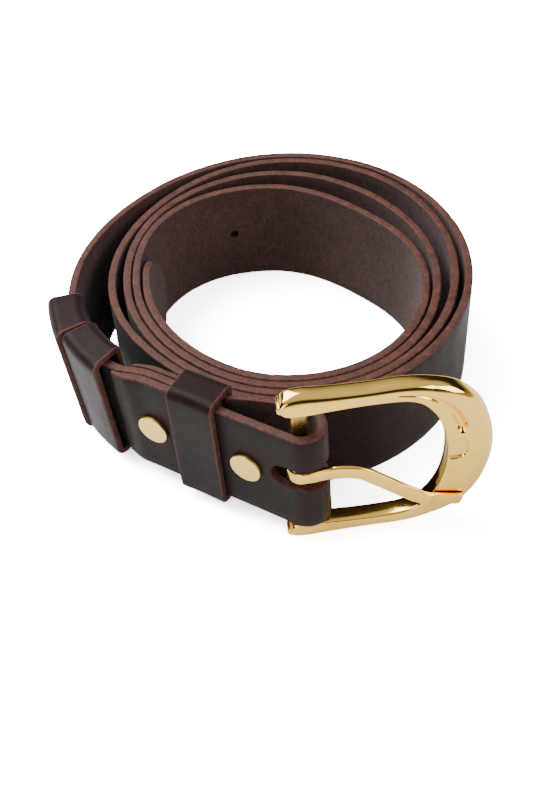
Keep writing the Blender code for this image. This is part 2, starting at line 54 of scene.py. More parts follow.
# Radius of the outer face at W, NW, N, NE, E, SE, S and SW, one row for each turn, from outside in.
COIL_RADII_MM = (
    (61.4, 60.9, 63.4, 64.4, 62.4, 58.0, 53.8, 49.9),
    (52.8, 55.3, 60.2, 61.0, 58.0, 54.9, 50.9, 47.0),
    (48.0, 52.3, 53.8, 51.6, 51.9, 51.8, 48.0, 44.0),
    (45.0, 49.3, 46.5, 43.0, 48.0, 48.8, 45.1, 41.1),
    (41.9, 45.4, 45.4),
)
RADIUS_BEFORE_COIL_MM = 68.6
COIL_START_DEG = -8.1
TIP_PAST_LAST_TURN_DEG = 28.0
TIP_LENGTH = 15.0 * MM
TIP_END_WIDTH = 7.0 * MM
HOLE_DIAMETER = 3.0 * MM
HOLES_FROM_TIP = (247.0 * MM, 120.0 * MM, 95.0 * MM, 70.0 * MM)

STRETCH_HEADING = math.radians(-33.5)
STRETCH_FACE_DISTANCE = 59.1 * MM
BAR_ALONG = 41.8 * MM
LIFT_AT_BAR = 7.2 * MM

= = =

WHAT TO WORK ON -> Return the material exactly as it stands.

WRITTEN REPLY ->
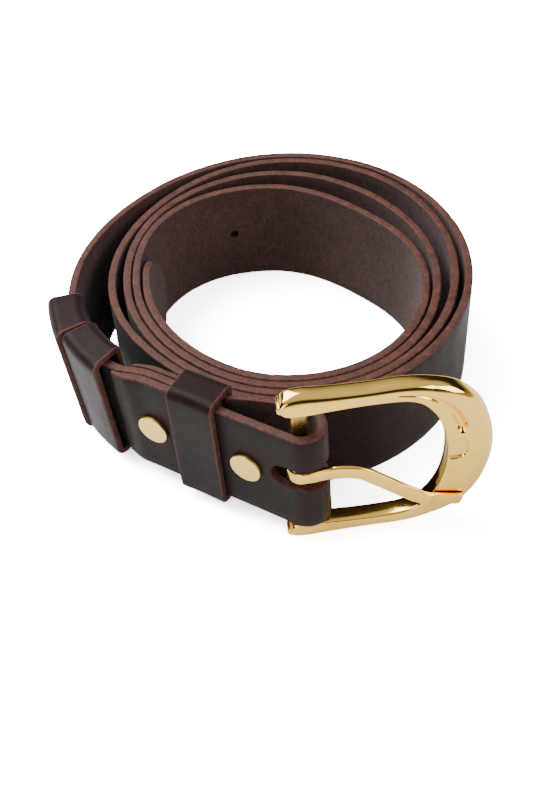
Keep writing the Blender code for this image. This is part 2, starting at line 54 of scene.py. More parts follow.
# Radius of the outer face at W, NW, N, NE, E, SE, S and SW, one row for each turn, from outside in.
COIL_RADII_MM = (
    (61.4, 60.9, 63.4, 64.4, 62.4, 58.0, 53.8, 49.9),
    (52.8, 55.3, 60.2, 61.0, 58.0, 54.9, 50.9, 47.0),
    (48.0, 52.3, 53.8, 51.6, 51.9, 51.8, 48.0, 44.0),
    (45.0, 49.3, 46.5, 43.0, 48.0, 48.8, 45.1, 41.1),
    (41.9, 45.4, 45.4),
)
RADIUS_BEFORE_COIL_MM = 68.6
COIL_START_DEG = -8.1
TIP_PAST_LAST_TURN_DEG = 28.0
TIP_LENGTH = 15.0 * MM
TIP_END_WIDTH = 7.0 * MM
HOLE_DIAMETER = 3.0 * MM
HOLES_FROM_TIP = (247.0 * MM, 120.0 * MM, 95.0 * MM, 70.0 * MM)

STRETCH_HEADING = math.radians(-33.5)
STRETCH_FACE_DISTANCE = 59.1 * MM
BAR_ALONG = 41.8 * MM
LIFT_AT_BAR = 7.2 * MM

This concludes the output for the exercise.